Judicial Review of Agency Inaction: An Arbitrariness Approach

Lisa Schultz Bressman

This Article contends that the current law governing judicial review of agency inaction, though consistent with the prevailing theory of agency legitimacy, is inconsistent with the founding principles of the administrative state. The Supreme Court’s reluctance to allow judicial review of agency inaction reflects the popular view that agency decisionmaking should be subject foremost to the scrutiny of politically accountable officials. The difficulty is that even scholars who generally support this view of agency decisionmaking reject the Court’s treatment of agency inaction. Yet these scholars have failed to appreciate the reason. The reason is that the founding principles of the administrative state are dedicated not only to promoting political accountability, but also to preventing administrative arbitrariness–and reserve a role for judicial review toward that end. This Article shows that agency inaction raises a concern for administrative arbitrariness because it is susceptible to the same narrow influences that derail agency action from public purposes. Agency inaction that reflects such influences, though often rational from a political standpoint, nonetheless is arbitrary and objectionable from a democratic perspective.

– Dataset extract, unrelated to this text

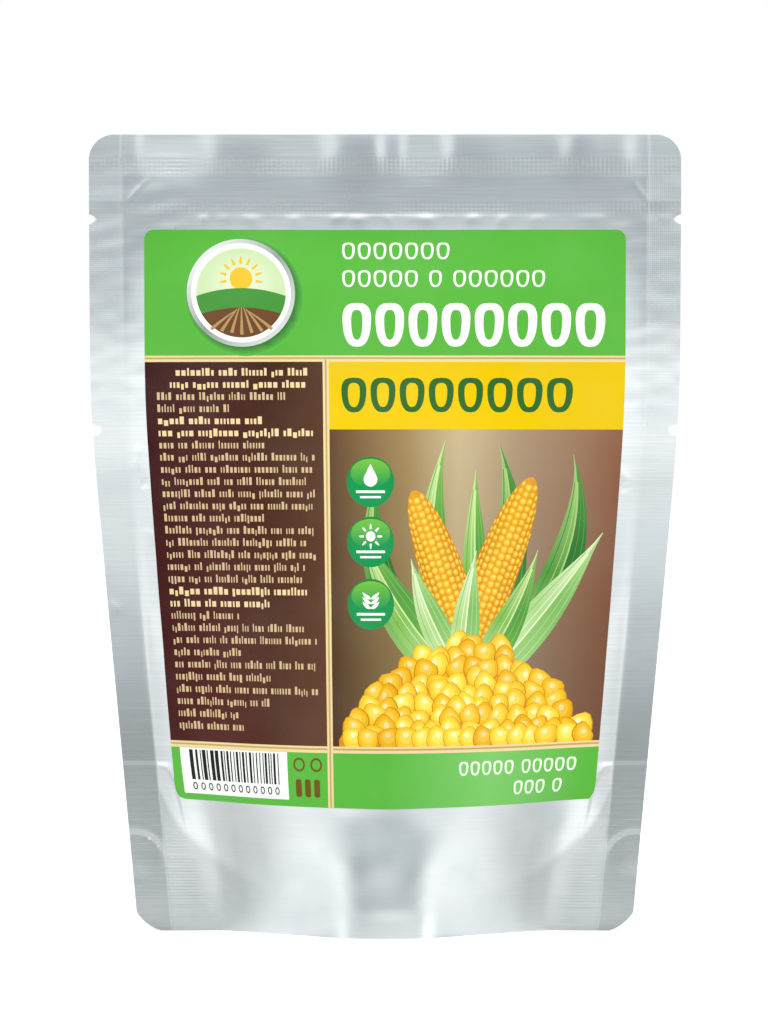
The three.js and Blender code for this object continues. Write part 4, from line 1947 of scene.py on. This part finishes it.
    def badges(self) -> None:
        """Three green discs with a drop, a sun and a sprig, each over two bars."""
        u = -3.6
        for z in (106.0, 92.0, 77.5):
            disc = glow((u, z - 1.0), 7.2, (0.0, (16, 150, 80)), (0.75, (24, 146, 78)), (1.0, (30, 124, 58)))
            self.sheet.lay(ring((u, z), (5.9, 5.9), 40), disc)
            sheen = ramp((u, z - 1.0), (u, z + 5.4), (0.0, (20, 150, 80)), (1.0, (116, 192, 66)))
            self.sheet.lay(ring((u, z + 2.0), (4.9, 3.4), 30), sheen)
            self.sheet.lay(box(u - 3.6, z - 2.6, u + 3.6, z - 2.0), WHITE)
            self.sheet.lay(box(u - 2.6, z - 3.8, u + 2.6, z - 3.3), WHITE)
        belly = ring((u, 106.6), (1.7, 1.7), 24)
        self.sheet.lay(np.vstack([belly[10:], belly[:3], [(u, 110.2)]]), WHITE)
        self.sheet.lay(ring((u, 93.3), (1.2, 1.2), 16), WHITE)
        self.rays((u, 93.3), range(0, 360, 45), (1.7, 2.9), (0.5, 0.5, 0.3), WHITE)
        for side in (-1, 1):
            for k in range(3):
                root = (u, 76.6 + 1.1 * k)
                path = bend(root, (u + side * 1.2, root[1] + 0.3), (u + side * 2.1, root[1] + 1.5), 6)
                self.sheet.lay(ribbon(path, np.array([0.2, 0.7, 0.9, 0.8, 0.5, 0.1])), WHITE)

    def bar_stripes(self) -> None:
        """A white field with plain upright stripes, which spell nothing."""
        self.sheet.lay(box(-54.9, 32.9, -26.0, 43.6), WHITE)
        chance = np.random.default_rng(self.seed + 9)
        place = -52.6
        while place < -28.2:
            width = float(chance.choice([0.28, 0.34, 0.6, 0.95], p=[0.4, 0.25, 0.2, 0.15]))
            self.sheet.lay(box(place, 36.2, place + width, 43.2), BLACK)
            place += width + float(chance.choice([0.3, 0.4, 0.6]))
        for k in range(12):
            centre = (-52.0 + 2.08 * k, 34.7)
            self.sheet.lay(ring(centre, (0.62, 0.9), 12), BLACK)
            self.sheet.lay(ring(centre, (0.34, 0.6), 10), WHITE)

    def footer(self) -> None:
        """A paler glow on the footer, plain brown marks, and two rows of kernel outlines."""
        tones = ((0.0, (92, 182, 65)), (0.5, (126, 200, 106)), (1.0, (92, 182, 65)))
        pale = ramp((0.0, 38.0), (56.0, 38.0), *tones)
        self.sheet.lay(box(0.0, self.foot, 56.0, self.panel_foot - 0.75), pale)
        brown = flat(112, 84, 30)
        radius = 1.6
        for u in (-22.8, -18.2):
            self.sheet.lay(ring((u, 40.9), (radius, radius), 20), brown)
            self.sheet.lay(ring((u, 40.9), (radius - 0.5, radius - 0.5), 18), GREEN)
        for k in range(3):
            self.sheet.lay(rounded_box(-23.9 + 2.5 * k, 33.6, -22.3 + 2.5 * k, 37.6, 0.5, 3), brown)
        pale_ink = flat(236, 247, 226)
        end = self.kernel_row(19.6, 40.0, 5, (2.5, 3.2), 0.6, pale_ink, flat(122, 203, 99))
        self.kernel_row(end + 1.6, 40.0, 5, (2.5, 3.2), 0.6, pale_ink, flat(112, 196, 88))
        end = self.kernel_row(35.0, 35.2, 3, (2.5, 3.2), 0.6, pale_ink, flat(118, 200, 95))
        self.kernel_row(end + 1.6, 35.2, 1, (2.5, 3.2), 0.6, pale_ink, flat(108, 193, 83))


@dataclass
class Label:
    """The printed label on the front film."""

    creased: CreasedForm
    finish: PrintedFinish
    width: float = 114.0
    foot: float = 31.4
    top: float = 165.6
    corner: float = 2.3
    dip_depth: float = 1.2
    dip_height: float = 34.0
    drawn_in: float = 0.125
    lift: float = 0.24
    thickness: float = 0.16
    paper: Colour = linear(240, 240, 236)

    def point(self, places: Array, lift: float) -> Array:
        """Where a place on the flat label lies on the pouch.

        Args:
            places: points on the flat label.
            lift: distance off the front film's bare form.

        Returns:
            The points, one row of three each.
        """
        u, z = places[:, 0], places[:, 1]
        inward = 1.0 - (2 * u / self.width) ** 2
        dip = self.dip_depth * np.maximum(0.0, 1.0 - (z - self.foot) / self.dip_height)
        drawn = self.drawn_in * (self.top - z) / (self.top - self.foot)
        return self.creased.point(u * (1.0 - drawn * inward), z - dip * inward, Side.FRONT, lift)

    def normals(self, places: Array) -> Array:
        """The direction square to the label at these places, to the front.

        Args:
            places: points on the flat label.

        Returns:
            Unit vectors, one row of three each.
        """
        reach = 0.3
        right, up = np.array([reach, 0.0]), np.array([0.0, reach])
        across = self.point(places + right, self.lift) - self.point(places - right, self.lift)
        along = self.point(places + up, self.lift) - self.point(places - up, self.lift)
        normal = np.cross(across, along)
        return normal / np.linalg.norm(normal, axis=1, keepdims=True)

    def build(self, grain: bpy.types.NodeTree) -> bpy.types.Object:
        """Builds and dresses the label.

        Args:
            grain: the group of rolling streaks.

        Returns:
            The piece.
        """
        half = self.width / 2
        sheet = PrintSheet(rounded_box(-half, self.foot, half, self.top, self.corner))
        LabelPrint(sheet, half, self.foot, self.top).draw()
        places, triangles, inks = sheet.cut()
        loop = self._loop(triangles)
        back_places, back, back_loop = sheet.backing(places[loop])
        front_points = self.point(places, self.lift)
        back_points = self.point(back_places, self.lift - self.thickness)
        points = np.vstack([front_points, back_points])
        back = back[:, ::-1] + len(places)
        back_loop = back_loop + len(places)
        after, back_after = np.roll(loop, -1), np.roll(back_loop, -1)
        walls = np.stack([after, loop, back_loop, back_after], axis=1)
        faces = [*triangles.tolist(), *back.tolist(), *walls.tolist()]
        piece, corners = smooth_piece("label_sheet", points, faces, np.vstack([places, back_places]))
        mesh = piece.data
        colours = np.ones((len(corners), 4), dtype=np.float32)
        colours[:, :3] = self.paper
        colours[: len(inks), :3] = inks
        mesh.color_attributes.new(INK, "FLOAT_COLOR", "CORNER").data.foreach_set("color", colours.ravel())
        normals = self.normals(places)
        given = np.vstack([normals, -self.normals(back_places)])[corners]
        outward = np.cross(points[after] - points[loop], normals[loop])
        outward = outward / np.linalg.norm(outward, axis=1, keepdims=True)
        given[-4 * len(loop):] = np.repeat(outward, 4, axis=0)
        mesh.normals_split_custom_set(given.tolist())
        mesh.materials.append(self.finish.material(grain))
        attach(piece, BODY)
        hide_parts("label")
        return piece

    @staticmethod
    def _loop(triangles: Array) -> Array:
        """Point numbers round the rim, anticlockwise, from the edges that only one triangle has.

        Args:
            triangles: three point numbers each.

        Returns:
            The rim's point numbers in order.
        """
        edges = np.vstack([triangles[:, [0, 1]], triangles[:, [1, 2]], triangles[:, [2, 0]]])
        keys = np.sort(edges, axis=1)
        _, first, counts = np.unique(keys, axis=0, return_index=True, return_counts=True)
        following = dict(edges[first[counts == 1]].tolist())
        loop = [min(following)]
        while following[loop[-1]] != loop[0]:
            loop.append(following[loop[-1]])
        return np.array(loop)


# ---- Camera, floor and light

@dataclass(frozen=True)
class Softbox:
    """A plain rectangular studio light."""

    name: str
    radiance: float
    size: Point
    place: tuple[float, float, float]
    aim: tuple[float, float, float] = (0.0, 0.0, 0.09)

    def build(self) -> None:
        """Puts the light in its place."""
        data = bpy.data.lights.new(self.name, "AREA")
        data.shape = "RECTANGLE"
        data.size, data.size_y = self.size
        data.energy = self.radiance * math.pi * self.size[0] * self.size[1]
        lamp = bpy.data.objects.new(self.name, data)
        lamp.location = self.place
        lamp.rotation_euler = (Vector(self.aim) - Vector(self.place)).to_track_quat("-Z", "Y").to_euler()
        bpy.context.scene.collection.objects.link(lamp)


@dataclass(frozen=True)
class Studio:
    """The camera of the photograph, a pale floor and soft light."""

    camera_place: tuple[float, float, float] = (-0.00024, -1.762, 0.125)
    aim_height: float = 0.0988
    sensor: float = 36.0
    seen_width: float = 0.1816
    floor_half: float = 6.0
    floor_seen: Point = (0.86, 0.89)
    floor_lit: Point = (0.50, 0.91)
    floor_dim: Colour = (0.265, 0.29, 0.305)
    floor_glow: float = 0.16
    sky_dim: Colour = (0.49, 0.565, 0.585)
    sky_bright: Colour = (0.69, 0.725, 0.735)
    sky_top: Point = (1.24, 1.06)
    softboxes: tuple[Softbox, ...] = (
        Softbox("soft_top", 1.3, (1.8, 1.0), (0.0, -1.05, 1.4)),
        Softbox("soft_left", 0.8, (0.8, 1.3), (-1.5, -0.55, 0.6)),
        Softbox("soft_right", 0.8, (0.8, 1.3), (1.5, -0.55, 0.6)),
    )

    def build(self) -> None:
        """Sets up the whole studio."""
        self.camera()
        self.floor()
        self.world()
        for softbox in self.softboxes:
            softbox.build()
        bpy.context.scene.view_settings.view_transform = "Standard"

    def camera(self) -> None:
        """The camera at the photograph's angle: nearly level, far away."""
        data = bpy.data.cameras.new("camera")
        data.sensor_fit = "HORIZONTAL"
        data.sensor_width = self.sensor
        distance = -self.camera_place[1]
        data.lens = self.sensor * distance / self.seen_width
        data.clip_end = 50.0
        camera = bpy.data.objects.new("camera", data)
        camera.location = self.camera_place
        drop = math.atan2(self.camera_place[2] - self.aim_height, distance)
        camera.rotation_euler = (math.pi / 2 - drop, 0.0, 0.0)
        bpy.context.scene.collection.objects.link(camera)
        bpy.context.scene.camera = camera

    def floor(self) -> None:
        """A wide floor: pale to the camera, and for the light on the foil brightest to both sides ahead."""
        half = self.floor_half
        mesh = bpy.data.meshes.new("studio_floor")
        corners = [(-half, -half, 0), (half, -half, 0), (half, half, 0), (-half, half, 0)]
        mesh.from_pydata(corners, [], [[0, 1, 2, 3]])
        floor = bpy.data.objects.new("studio_floor", mesh)
        bpy.context.scene.collection.objects.link(floor)
        material, nodes, shader = blank_material("pale_floor")
        place = nodes.add("ShaderNodeTexCoord").outputs["Object"]
        grain = nodes.noise(place, 90.0, 3.0)
        shade = nodes.map_range(grain, (0.3, 0.7), (0.0, 1.0))
        pale = nodes.mix(shade, *(grey(tone) for tone in self.floor_seen))
        seen = nodes.add("ShaderNodeLightPath").outputs["Is Camera Ray"]
        across, along, _ = nodes.split(place)
        along = nodes.math("SUBTRACT", along, 0.03)
        share = self.ahead(nodes, across, along)
        forward = nodes.map_range(share, (0.50, 0.72), (0.0, 1.0), SOFT)
        lit = nodes.mix(forward, *(grey(tone) for tone in self.floor_lit))
        wide = nodes.map_range(nodes.math("ABSOLUTE", across), (0.20, 0.32), (0.9, 0.0), SOFT)
        patch = nodes.times(wide, nodes.map_range(along, (-0.19, -0.14), (1.0, 0.0), SOFT))
        dim = nodes.math("MAXIMUM", self.dimness(nodes, share, (0.90, 0.99)), patch)
        lit = nodes.mix(dim, lit, (*self.floor_dim, 1.0))
        nodes.feed(shader.inputs["Base Color"], nodes.mix(seen, lit, pale))
        nodes.feed(shader.inputs["Emission Strength"], nodes.times(seen, self.floor_glow))
        shader.inputs["Emission Color"].default_value = grey(1.0)
        shader.inputs["Roughness"].default_value = 0.6
        shader.inputs["Specular IOR Level"].default_value = 0.0
        mesh.materials.append(material)

    @staticmethod
    def ahead(nodes: Nodes, across: Socket, along: Socket) -> Socket:
        """Cosine of the level angle between a direction and the way to the front.

        Args:
            nodes: the tree.
            across: the direction's X.
            along: the direction's Y.

        Returns:
            The cosine.
        """
        squares = [nodes.times(part, part) for part in (across, along)]
        level = nodes.math("SQRT", nodes.plus(*squares))
        return nodes.math("DIVIDE", nodes.times(along, -1.0), level)

    @staticmethod
    def dimness(nodes: Nodes, share: Socket, ahead: Point) -> Socket:
        """How dim the studio is that way, 0 to 1: dim ahead and behind, bright on both sides.

        Args:
            nodes: the tree.
            share: cosine of the level angle to the front.
            ahead: the cosines between which it gets dim.

        Returns:
            The dimness.
        """
        front = nodes.map_range(share, ahead, (0.0, 1.0), SOFT)
        back = nodes.map_range(share, (-0.62, -0.15), (0.9, 0.0), SOFT)
        return nodes.plus(front, back)

    def world(self) -> None:
        """White to the camera. As light, bright above and on both sides, and dimmer low ahead and behind."""
        world = bpy.data.worlds.new("studio_light")
        bpy.context.scene.world = world
        world.use_nodes = True
        nodes = Nodes(world.node_tree)
        background = world.node_tree.nodes["Background"]
        output = world.node_tree.nodes["World Output"]
        direction = nodes.add("ShaderNodeTexCoord").outputs["Generated"]
        across, along, up = nodes.split(direction)
        low = nodes.map_range(up, (0.05, 0.16), (1.0, 0.0), SOFT)
        high = nodes.map_range(up, (0.13, 0.27), (0.0, 1.0), SOFT)
        share = self.ahead(nodes, across, along)
        straight = nodes.map_range(share, (0.93, 0.99), (0.0, 1.0), SOFT)
        top = nodes.mix(straight, *(grey(tone) for tone in self.sky_top))
        bright = nodes.mix(high, (*self.sky_bright, 1.0), top)
        dim = nodes.times(self.dimness(nodes, share, (0.75, 0.965)), low)
        nodes.feed(background.inputs["Color"], nodes.mix(dim, bright, (*self.sky_dim, 1.0)))
        white = nodes.add("ShaderNodeBackground", {"Color": grey(1.0)}).outputs[0]
        seen = nodes.add("ShaderNodeLightPath").outputs["Is Camera Ray"]
        switch = nodes.add("ShaderNodeMixShader", {0: seen, 1: background.outputs[0], 2: white})
        nodes.feed(output.inputs["Surface"], switch.outputs[0])


def main() -> None:
    """Builds the studio, the pouch's films and the label, in that order."""
    logging.basicConfig(level=logging.INFO, format="%(message)s")
    Studio().build()
    grain = rolled_grain()
    form = PouchForm()
    sways = [FinLean(), LipWaves(), PunchPress(PunchDish(form))]
    creased = CreasedForm(form, front_reliefs(form), back_reliefs(form), sways)
    pieces = FoilPouch(creased, FoilFinish()).build(grain, sealing_marks())
    pieces.append(Label(creased, PrintedFinish()).build(grain))
    for piece in pieces:
        log.info("%s: %d faces", piece.name, len(piece.data.polygons))


if __name__ == "__main__":
    main()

This Article therefore suggests that courts eschew any special prohibitions on judicial review of agency inaction, and instead subject agency inaction to the same principles of judicial review that apply to agency action. It proposes changes to the two doctrines that most frequently block judicial review of agency inaction: nonreviewability and standing. Furthermore, it recommends that courts carve any exceptions to judicial review for agency inaction from established constitutional law principles. It argues that nonreviewability should be understood as an analogue to political question doctrine, precluding courts from policing conduct committed to the unfettered discretion of administrative officials. Similarly, it argues that standing should be understood as an analogue to non delegation doctrine, precluding Congress through citizen-suit provisions from effectively delegating policymaking power to private parties. More broadly, this Article argues that both nonreviewability and standing should be viewed as links to separation of powers doctrine, barring courts from hearing challenges to the generalized manner in which agencies perform their jobs. In offering these analogies, this Article credits the Supreme Court’s intuition that important constitutional values place some enforcement discretion beyond the reach of judicial review-even if Congress disagrees. But it recommends using established separation of powers principles to constrain this intuition from producing doctrines that subvert the prevention of arbitrary agency decisionmaking.